Research confidence is not “booking accuracy.” It is a heuristic over extract quality and domain spread. Use it as a signal, not a guarantee of correct schedules, prices, or entry rules.
Clients call a small FastAPI surface. The app builds one frontier state (budgets, provenance, scores) and runs a single LangGraph execution. Agents update state and set next_agent; graph.py wires routes. Research uses search + HTTP fetch; synthesis caps context for smaller models. Memory is file-backed JSON (/history, /skills).
graph TD
OC[OpenClaw or Telegram]
CLI[cURL or custom client]
API[FastAPI server.py]
LG[LangGraph graph.py]
MEM[memory.py]
ST[(JSON stores)]
ZM[ZenMux Agnes LLM]
SR[Serper or Tavily]
WEB[HTTP page fetch]
OC --> API
CLI --> API
API --> LG
LG --> MEM
MEM --> ST
LG --> ZM
LG --> SR
LG --> WEB
API endpoints
| Endpoint | Role |
|---|---|
GET /health |
Liveness: status, model, search_provider. |
GET /history/{user_id} |
Past run summaries from memory_store.json. |
GET /skills |
Skill library from skill_store.json. |
POST /run |
Full async run; full final_output (badge + body + footer), scores, status_messages, etc. |
POST /run/stream |
SSE: incremental delta_status and metrics; final event done: true + same fields as /run. |
Live demo UI: open demo.html (CORS toward your API). Set API_BASE in the script if the host/port differs.
graph TD
CO[Coordinator]
RE[Research]
WR[Writer]
CR[Critic]
OUT[Output]
FIN([Finished])
CO -->|ok| RE
CO -->|block or budget| OUT
RE -->|parallel fetch plus synthesis| WR
WR --> CR
CR -->|recheck once| RE
CR -->|revise| WR
CR -->|approve or cap| OUT
CR -->|budget| OUT
OUT --> FIN
| Path | Responsibility |
|---|---|
server.py |
FastAPI, build_initial_state, /run, /run/stream, logging, /health, /history, /skills. |
telegram_bridge.py |
Telegram polling; SSE or sync run; feature-filtered copy for DMs. |
demo.html |
SSE client, metrics, Markdown rendering. |
graph.py |
LangGraph definition. |
state.py |
AgentState contract. |
constitution.md |
Coordinator policy. |
memory.py |
Runs, skills, JSON stores. |
agents/*.py |
Coordinator, research, writer, critic, output. |
openclaw/ |
OpenClaw / persona stubs. |
docs/tinyfish-hook.md |
Optional future fetch backend notes. |
.env.example |
Env template (ZenMux, search, Telegram, optional Playwright flag). |
python -m venv .venv && source .venv/bin/activate
pip install -r requirements.txt
cp .env.example .env # fill ZENMUX_API_KEY and the search key for SEARCH_PROVIDER
uvicorn server:app --host 127.0.0.1 --port 8000Example:
curl -s -X POST http://127.0.0.1:8000/run \
-H "Content-Type: application/json" \
-d '{"goal":"Your research question here","user_id":"local-test","channel":"web"}'# Terminal 1
uvicorn server:app --host 127.0.0.1 --port 8000
# Terminal 2 — TELEGRAM_BOT_TOKEN and AGNES_API_BASE in .env
python telegram_bridge.pyMessage the bot with a research question (not only /start). Default mode uses /run/stream with the simplified milestone + clean report behavior above. Use TELEGRAM_LIVE_STATUS=0 for one /run and a single final message. For a remote API, set AGNES_API_BASE to that URL.

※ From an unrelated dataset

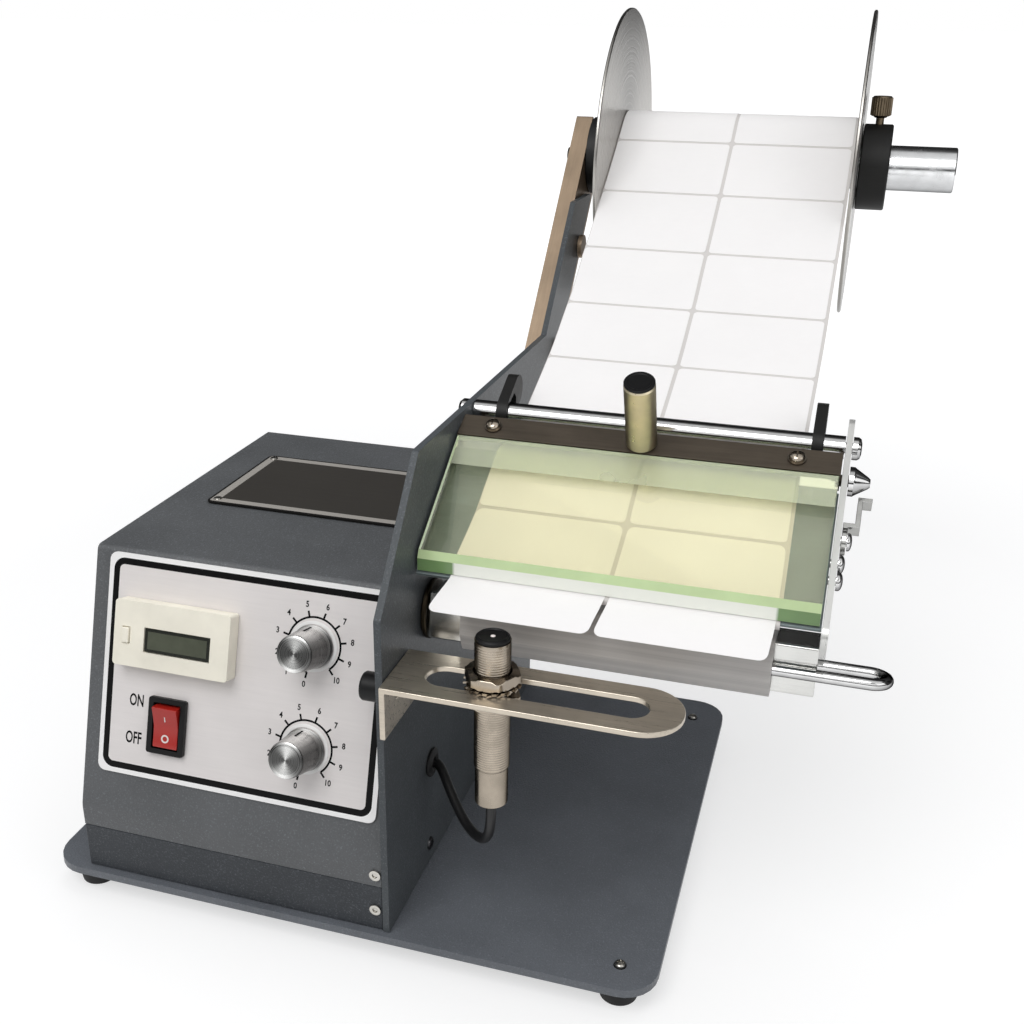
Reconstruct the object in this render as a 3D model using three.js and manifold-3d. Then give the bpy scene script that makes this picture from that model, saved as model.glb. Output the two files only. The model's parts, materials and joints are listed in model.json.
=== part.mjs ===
import * as THREE from 'three';
import { mergeVertices } from 'three/addons/utils/BufferGeometryUtils.js';
import Module from 'manifold-3d';

// Desk-top label dispenser, in millimetres. While it is being modelled, X runs to the right from the
// open face of the side plate, Y runs back from the front edge of the base, and Z is up from the top
// of the base. At the end the whole machine is moved so that its origin is in the middle of its
// footprint, at the soles of the feet.

const wasm = await Module();
wasm.setup();

const turn = 2 * Math.PI;
const radians = Math.PI / 180;

// Driving dimensions: the base and the box
const baseWidth = 236;
const baseDepth = 197;
const baseThickness = 3.2;
const baseCorner = 13;
const baseLeft = -140.5;
const sheet = 1.5;
const boxLeft = -123.6;
const boxRight = -2.8;
const boxFront = 2.9;
const boxBack = 171.6;
const boxHeight = 122.4;
const skirtHeight = 18.8;
const frontLip = 8.81;
const panelTilt = 17.44 * radians;

// Driving dimensions: the side plate, the reel and the label path
const plateThickness = 2.5;
const plateFront = 2.3;
const shoulderRise = 2.6;
const plateRise = 47.8;
const plateBrow = 39.5;
const plateBack = 190;
const reelY = 297.6;
const reelRise = 116;
const discRadius = 67.1;
const tubeRadius = 10;
const tubeEnd = 166.4;
const rollRadius = 21;
const discLeftFace = 13.9;
const rollSlack = 3.7;
const webLeft = 15.8;
const webWidth = 104.6;
const webSlackTurn = 9.5 * radians;
const webThickness = 0.4;
const stageY = 33.8;
const stageRise = 6.2;
const stageTilt = 33.1 * radians;
const stageLength = 53;
const endPlateInside = 134.2;
const endPlateThickness = 2;
const rodY = 100.5;
const rodRise = 43.8;
const rodRadius = 4;
const takeUpY = 48.5;
const takeUpDrop = 13.9;
const takeUpSide = 17;
const takeUpCorner = 1;
const takeUpTilt = 9 * radians;

// Clearances shared by the whole machine
const gap = 0.3;
const overrun = 2;

// Sizes that follow
const plateBody = -plateThickness;
const webRight = webLeft + webWidth;
const baseRight = baseLeft + baseWidth;
const endPlateOutside = endPlateInside + endPlateThickness;
const coverFoot = skirtHeight + gap;
const slopeFoot = coverFoot + frontLip;
const slopeLength = (boxHeight - slopeFoot) / Math.cos(panelTilt);
const panelTopY = boxFront + slopeLength * Math.sin(panelTilt);
const takeUpZ = boxHeight - takeUpDrop;
const stageZ = boxHeight + stageRise;
const rodZ = boxHeight + rodRise;
const reelZ = boxHeight + reelRise;
const plateShoulder = boxHeight + shoulderRise;
const plateTop = boxHeight + plateRise;

// Numbers of flat sides given to round shapes
const fine = 64;
const medium = 24;
const coarse = 16;

const finish = (color, roughness, metalness, extra = {}) =>
  new THREE.MeshStandardMaterial({ color, roughness, metalness, ...extra });

const finishes = {
  hammered: () => finish(0x4b5056, 0.45, 0.3),
  rubber: () => finish(0x1c1c1d, 0.85, 0),
  silverPanel: () => finish(0xd4d2ce, 0.4, 0.1),
  ivory: () => finish(0xe9e4d3, 0.45, 0),
  darkWindow: () => finish(0x4d5141, 0.15, 0),
  blackPlastic: () => finish(0x1a1a1b, 0.45, 0),
  redPlastic: () => finish(0xc0302a, 0.3, 0),
  spunAluminium: () => finish(0xc9c8c4, 0.3, 0.9),
  steel: () => finish(0xa9a49b, 0.35, 0.95),
  warmSteel: () => finish(0x7d7266, 0.4, 0.9),
  nickel: () => finish(0xb9b09c, 0.25, 0.95),
  chrome: () => finish(0xd8d8d8, 0.1, 1),
  discMetal: () => finish(0x8f9088, 0.4, 0.85),
  brass: () => finish(0xb08d4a, 0.35, 0.9),
  paper: () => finish(0xf3f1ef, 0.8, 0),
  liner: () => finish(0xb9b2ac, 0.7, 0),
  glass: () => finish(0xd3e6b4, 0.08, 0, { transparent: true, opacity: 0.5 }),
  board: () => finish(0x2c6b3c, 0.6, 0),
};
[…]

Do not commit .env; rotate any key that has been shared or logged.
pip install -r requirements-playwright.txt
playwright install chromiumSet USE_PLAYWRIGHT_FETCH=1 in .env. Plain httpx fetch runs first; Playwright only helps when the stripped page still looks empty or boilerplate-heavy. Adds latency and browser weight — leave off unless you need it.